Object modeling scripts
------------------------

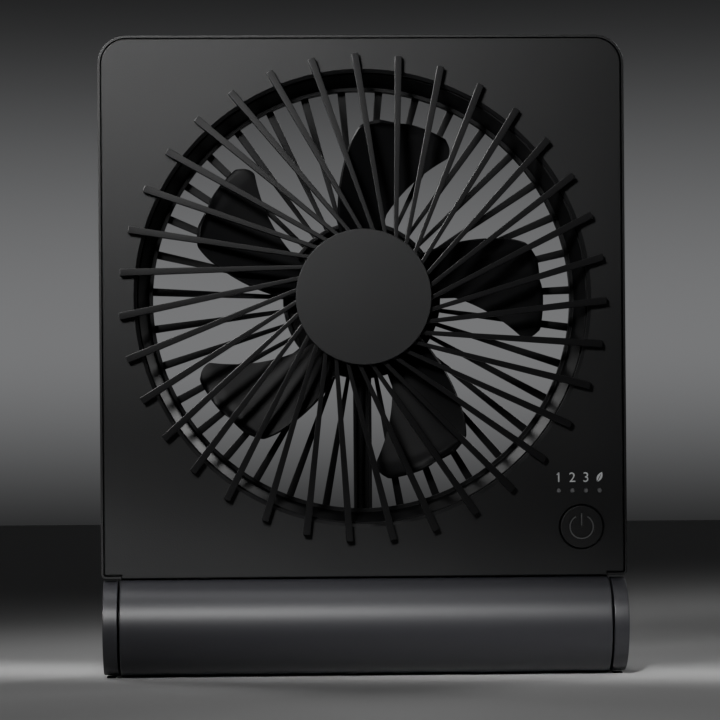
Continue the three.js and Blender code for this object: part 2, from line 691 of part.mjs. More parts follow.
/** Bar behind the plate with one clear pin for each lamp. */
function lightGuide() {
  const last = (LAMP_COUNT - 1) * LAMP_PITCH;
  const carrier = solid(box([-1.4, last + 1.4], [-1.6, -0.4], [-1.2, 1.2]));
  const pins = Array.from({ length: LAMP_COUNT }, (_, i) =>
    solid(rod(LAMP_RADIUS, PLATE_FRONT + 0.05, -1).translate(i * LAMP_PITCH, 0, 0)));
  return join(carrier, ...pins);
}

function lamps() {
  return Array.from({ length: LAMP_COUNT }, (_, i) =>
    piece(`lamp_${i + 1}`, box([-0.8, 0.8], [2.4, BOARD_FRONT - 0.1], [-0.5, 0.5]), LAMP_GREY,
      [lampX(i), 0, LAMP_Z]));
}

/** Charging socket: a flat metal sleeve with a tongue, open towards +X. */
function chargingPort() {
  const sleeve = (grow) => roundedRectangle(PORT_DEPTH / 2 + grow, PORT_HEIGHT / 2 + grow, 1.3 + grow);
  const outer = solid(slab(sleeve(0), 66.4, 74.6).rotateZ(-Math.PI / 2));
  const inner = solid(slab(sleeve(-0.3), 67.6, 76).rotateZ(-Math.PI / 2));
  const tongue = solid(box([67, 73.4], [-0.35, 0.35], [-3.3, 3.3]));
  return join(cut(outer, inner), tongue);
}

// ---------------------------------------------------------------- barrel

function barrelTube() {
  const wall = alongX(ring(BARREL_RADIUS - BARREL_WALL, BARREL_RADIUS,
    -BARREL_HALF_LENGTH, BARREL_HALF_LENGTH, MIDDLE_CIRCLE));
  const drop = FAN_HEIGHT - HINGE_HEIGHT;
  return cut(solid(wall), ...barrelFixings().map((hole) => hole.translate([0, 0, drop])));
}

/** Plug in one end of the barrel that turns on the hinge pin. */
const barrelPlug = () => alongX(ring(PIN_RADIUS + 0.06, BARREL_RADIUS - BARREL_WALL - GAP,
  PLUG_INNER_END, PLUG_OUTER_END, 24));

/** Round cell lying along +X with its raised contact at the outer end. */
const batteryCell = () => alongX(turned([
  [0, CELL_INNER_END],
  [CELL_RADIUS, CELL_INNER_END],
  [CELL_RADIUS, CELL_INNER_END + CELL_LENGTH - 1],
  [3.2, CELL_INNER_END + CELL_LENGTH - 1],
  [3.2, CELL_INNER_END + CELL_LENGTH],
  [0, CELL_INNER_END + CELL_LENGTH],
], 24));

const batteryContact = () => alongX(rod(5, CELL_INNER_END + CELL_LENGTH + GAP,
  PLUG_INNER_END - GAP, SMALL_CIRCLE));

/** Trough under both cells. */
function batteryCradle() {
  const shape = new THREE.Shape();
  const [from, to] = [Math.PI * 1.08, Math.PI * 1.92];
  shape.absarc(0, 0, BARREL_RADIUS - BARREL_WALL - GAP, from, to);
  shape.absarc(0, 0, CELL_RADIUS + GAP, to, from, true);
  const length = CELL_INNER_END + CELL_LENGTH;
  return slab(shape, -length, length).rotateZ(-Math.PI / 2);
}

/** Screw that stands upright: head at the top, shank down through the barrel's wall. */
function barrelScrew() {
  const seat = BARREL_RADIUS + BARREL_SEAT_GAP + SHELL_WALL + GAP;
  return alongZ(turned([
    [0, CELL_RADIUS + 1.4],
    [SCREW_SHANK_RADIUS, CELL_RADIUS + 1.4],
    [SCREW_SHANK_RADIUS, seat],
    [SCREW_HEAD_RADIUS, seat],
    [SCREW_HEAD_RADIUS, seat + 1.2],
    [0, seat + 1.2],
  ], SMALL_CIRCLE));
}

/** Screw along Y: its head faces the rear. */
const caseScrew = () => turned([
  [0, -0.6],
  [SCREW_SHANK_RADIUS, -0.6],
  [SCREW_SHANK_RADIUS, SCREW_SEAT + GAP],
  [SCREW_HEAD_RADIUS, SCREW_SEAT + GAP],
  [SCREW_HEAD_RADIUS, PANEL_REAR - 0.3],
  [0, PANEL_REAR - 0.3],
], SMALL_CIRCLE);

// ---------------------------------------------------------------- hinge and stand

/** Round knuckle on the +X side, with a recess for its cover and a seat for the pin's head. */
function knuckle() {
  const body = solid(alongX(turned([
    [0, KNUCKLE_START],
    [KNUCKLE_RADIUS, KNUCKLE_START],
    [KNUCKLE_RADIUS, KNUCKLE_END - KNUCKLE_FILLET],
    [KNUCKLE_RADIUS - KNUCKLE_FILLET * 0.3, KNUCKLE_END - KNUCKLE_FILLET * 0.3],
    [KNUCKLE_RADIUS - KNUCKLE_FILLET, KNUCKLE_END],
    [0, KNUCKLE_END],
  ], MIDDLE_CIRCLE)));
  const floor = KNUCKLE_END - COVER_RECESS;
  const recess = solid(alongX(rod(COVER_RADIUS + GAP, floor, 80, MIDDLE_CIRCLE)));
  const seat = solid(alongX(rod(PIN_HEAD_RADIUS + GAP, floor - 1.1, 80, 24)));
  const bore = solid(alongX(rod(PIN_RADIUS + 0.1, 60, 80, 24)));
  return cut(body, recess, seat, bore);
}

/** Mirror image of a solid across the YZ plane. */
const mirrored = (manifold) => manifold.mirror([1, 0, 0]);

/** The stand's flat outline: two short arms at the front and rounded corners at the rear. */
function standOutline() {
  const half = KNUCKLE_END;
  const corner = PANEL_CORNER_RADIUS;
  const shape = new THREE.Shape();
  shape.moveTo(KNUCKLE_START, STAND_FRONT);
  shape.lineTo(KNUCKLE_START, STAND_ARM_FRONT);
  shape.lineTo(half, STAND_ARM_FRONT);
  shape.absarc(half - corner, STAND_REAR - corner, corner, 0, Math.PI / 2);
  shape.absarc(corner - half, STAND_REAR - corner, corner, Math.PI / 2, Math.PI);
  shape.lineTo(-half, STAND_ARM_FRONT);
  shape.lineTo(-KNUCKLE_START, STAND_ARM_FRONT);
  shape.lineTo(-KNUCKLE_START, STAND_FRONT);
  return shape;
}

function standPlate() {
  const sheet = new THREE.ExtrudeGeometry(standOutline(), {
    depth: STAND_TOP - STAND_BOTTOM - 2 * STAND_EDGE,
    bevelThickness: STAND_EDGE,
    bevelSize: STAND_EDGE,
    bevelOffset: -STAND_EDGE,
    bevelSegments: 1,
    curveSegments: ARC_STEPS,
  }).translate(0, 0, STAND_BOTTOM + STAND_EDGE);
  const end = knuckle().translate([0, 0, HINGE_HEIGHT]);
  return join(solid(sheet), end, mirrored(end));
}

/** Slightly domed cover on the outside of the +X knuckle. */
const endCover = () => alongX(turned([
  [0, KNUCKLE_END - COVER_RECESS + GAP],
  [COVER_RADIUS, KNUCKLE_END - COVER_RECESS + GAP],
  [COVER_RADIUS, KNUCKLE_END - 0.1],
  [COVER_RADIUS - 3, KNUCKLE_END + 0.12],
  [0, KNUCKLE_END + 0.2],
], 24));

const frictionWasher = () => alongX(ring(PIN_RADIUS + GAP, WASHER_RADIUS,
  WASHER_START, WASHER_START + WASHER_THICKNESS, MIDDLE_CIRCLE));

/** Steel pin from the +X knuckle into the barrel's plug. */
function hingePin() {
  const seat = KNUCKLE_END - COVER_RECESS - 1.1 + 0.1;
  return alongX(turned([
    [0, PLUG_INNER_END],
    [PIN_RADIUS, PLUG_INNER_END],
    [PIN_RADIUS, seat],
    [PIN_HEAD_RADIUS, seat],
    [PIN_HEAD_RADIUS, seat + 0.8],
    [0, seat + 0.8],
  ], 24));
}

const rearFoot = () => alongZ(turned([
  [0, 0],
  [REAR_FOOT_RADIUS - 0.2, 0],
  [REAR_FOOT_RADIUS, 0.2],
  [REAR_FOOT_RADIUS, STAND_BOTTOM - GAP],
  [0, STAND_BOTTOM - GAP],
], 20));

/** Small pad under a knuckle. */
function frontFoot() {
  const top = HINGE_HEIGHT - KNUCKLE_RADIUS - GAP;
  const [w, l] = [FRONT_FOOT_WIDTH / 2, FRONT_FOOT_LENGTH / 2];
  return box([-w, w], [-l, l], [0, top]);
}

/** The two copies of an end piece, made for +X and mirrored for -X. */
function bothEnds(name, shape, look, place = [0, 0, 0]) {
  const right = solid(shape);
  return [
    piece(`${name}_right`, right, look, place),
    piece(`${name}_left`, mirrored(right), look, [-place[0], place[1], place[2]]),
  ];
}

// ---------------------------------------------------------------- assembly

const motorUnit = group([
  piece('rear_grille', rearGrille(), GLOSS_BLACK),
  piece('motor_board', motorBoard(), BOARD_GREEN),
  piece('stator_core', statorCore(), STEEL),
  statorCoils(),
  piece('bearing_sleeve', bearingSleeve(), BRONZE),
  piece('impeller', impeller(), GLOSS_BLACK),
  piece('rotor_can', rotorCan(), STEEL),
  piece('magnet_ring', ring(MAGNET_INNER, MAGNET_OUTER, CAN_FRONT + CAN_WALL + GAP,
    IMPELLER_REAR - 0.4, 24), MAGNET_GREY),
  piece('motor_shaft', rod(SHAFT_RADIUS, CAN_FRONT, MOTOR_CUP_FLOOR - GAP, 24), STEEL),
]);

const controls = group([
  piece('power_button', powerButton(), MATT_BLACK, [BUTTON_X, 0, BUTTON_Z]),
  piece('tact_switch', tactSwitch(), GLOSS_BLACK, [BUTTON_X, 0, BUTTON_Z]),
  piece('light_guide', lightGuide(), LAMP_GREY, [LAMP_FIRST_X, 0, LAMP_Z]),
  lamps(),
  piece('main_board', box([BOARD_LEFT, BOARD_RIGHT], [BOARD_FRONT, BOARD_FRONT + BOARD_THICKNESS],
    [BOARD_BOTTOM, BOARD_TOP]), BOARD_GREEN),
  piece('charging_port', chargingPort(), STEEL, [0, PORT_CENTRE_Y, BUTTON_Z]),
]);

const headUnit = group([
  piece('front_plate', frontPlate(), MATT_BLACK),
  piece('rear_shell', rearShell(), MATT_BLACK),
  piece('duct_ring', ductRing(), GLOSS_BLACK),
  piece('front_grille', frontGrille(), SATIN_BLACK),
  piece('hub_cap', hubCap(), MATT_BLACK),
  piece('motor_lead', motorLead(), WIRE_BLACK),
  piece('battery_lead', batteryLead(), WIRE_BLACK),
  SCREW_PLACES.map(([x, z], i) => piece(`case_screw_${i + 1}`, caseScrew(), STEEL, [x, 0, z])),
  motorUnit,
  controls,
], [0, 0, FAN_HEIGHT]);

const barrelUnit = group([
  piece('barrel_tube', barrelTube(), SATIN_BLACK),
  bothEnds('barrel_plug', barrelPlug(), MATT_BLACK),
  bothEnds('battery_cell', batteryCell(), CELL_WRAP),
  bothEnds('battery_contact', batteryContact(), STEEL),
  piece('battery_cradle', batteryCradle(), MATT_BLACK),
  bothEnds('barrel_screw', barrelScrew(), STEEL, [BARREL_SCREW_X, 0, 0]),
  bothEnds('hinge_pin', hingePin(), STEEL),
  bothEnds('friction_washer', frictionWasher(), GLOSS_BLACK),
  bothEnds('end_cover', endCover(), SATIN_BLACK),
], [0, 0, HINGE_HEIGHT]);

const FRONT_FOOT_X = (KNUCKLE_START + KNUCKLE_END) / 2;
const standUnit = group([
  piece('stand_plate', standPlate(), SATIN_BLACK),
  bothEnds('rear_foot', rearFoot(), RUBBER_BLACK, [REAR_FOOT_X, REAR_FOOT_Y, 0]),
  bothEnds('front_foot', frontFoot(), RUBBER_BLACK, [FRONT_FOOT_X, 0, 0]),
]);

// The origin is on the table, below the middle of the whole fan.
const middleY = (STAND_REAR - BARREL_RADIUS) / 2;
const deskFan = group([headUnit, barrelUnit, standUnit], [0, -middleY, 0]);

export default deskFan;
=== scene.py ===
"""Folding desk fan: a square barred head, a round barrel along its foot and a flat stand."""

import json
import logging
import math
from dataclasses import dataclass
from enum import Enum
from typing import Any, Self, Sequence

import bmesh
import bpy
from mathutils import Matrix, Vector


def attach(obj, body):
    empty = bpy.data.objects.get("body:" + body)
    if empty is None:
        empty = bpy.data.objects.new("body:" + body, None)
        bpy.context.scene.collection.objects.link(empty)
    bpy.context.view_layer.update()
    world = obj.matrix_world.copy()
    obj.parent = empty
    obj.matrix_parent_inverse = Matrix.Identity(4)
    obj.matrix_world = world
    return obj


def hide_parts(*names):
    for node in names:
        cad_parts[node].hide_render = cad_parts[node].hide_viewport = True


LOG = logging.getLogger("desk_fan")
MM = 0.001
MERGE_MM = 1e-3
X_AXIS, Y_AXIS, Z_AXIS = Vector((1, 0, 0)), Vector((0, 1, 0)), Vector((0, 0, 1))

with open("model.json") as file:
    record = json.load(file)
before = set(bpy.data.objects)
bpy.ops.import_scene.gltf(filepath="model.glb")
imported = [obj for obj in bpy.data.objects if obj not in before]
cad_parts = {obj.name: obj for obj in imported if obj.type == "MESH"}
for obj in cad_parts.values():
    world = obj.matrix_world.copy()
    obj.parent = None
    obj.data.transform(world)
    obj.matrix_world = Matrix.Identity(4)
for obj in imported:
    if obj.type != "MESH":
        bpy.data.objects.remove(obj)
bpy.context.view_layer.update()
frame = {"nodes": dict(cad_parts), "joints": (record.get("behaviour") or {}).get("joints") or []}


class Rides(Enum):
    """The four bodies that pieces move with."""

    STAND = "stand"
    HEAD = "head"
    FAN = "fan"
    BUTTON = "button"


class Grain(Enum):
    """How a finish breaks up under a close look."""

    MOULDED = "spark-eroded mould texture"
    SATIN = "fine smooth moulding"
    RUBBER = "soft matt rubber"
    BRUSHED = "drawn or turned metal"
    WOUND = "layers of enamelled wire"
    BOARD = "lacquered board with tracks"
    PRINT = "flat pad print"


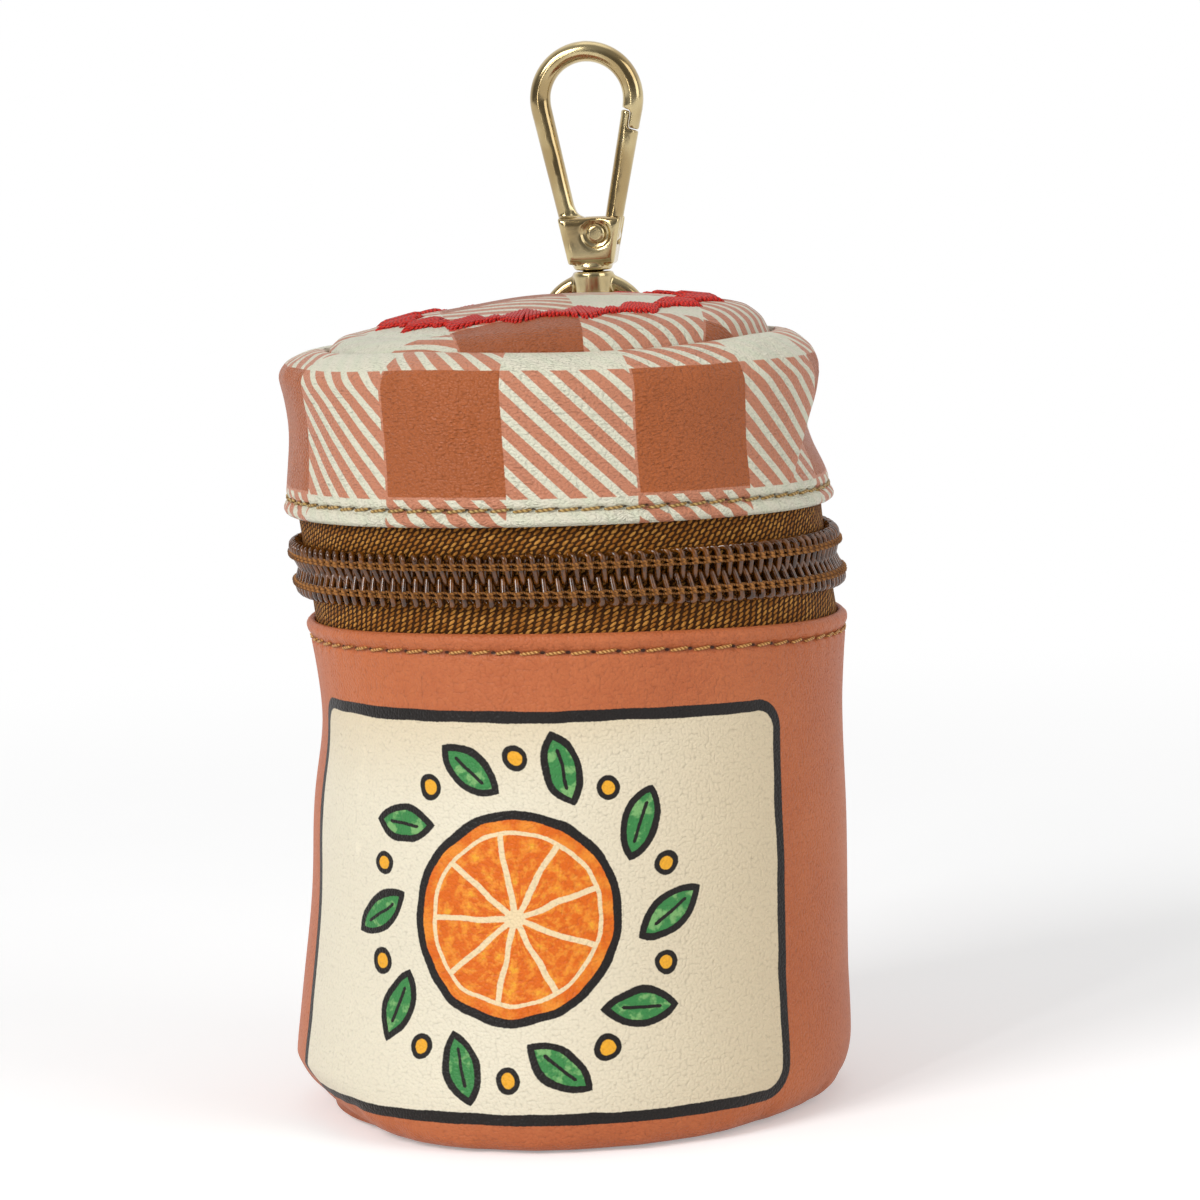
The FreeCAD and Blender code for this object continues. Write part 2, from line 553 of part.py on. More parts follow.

------------------------

GOAL OF THE EXERCISE —
Search the entries for the string "type" and collect each line that has it.

TASK RESPONSE —
cad_parts = {obj.name: obj for obj in imported if obj.type == "MESH"}
    if obj.type != "MESH":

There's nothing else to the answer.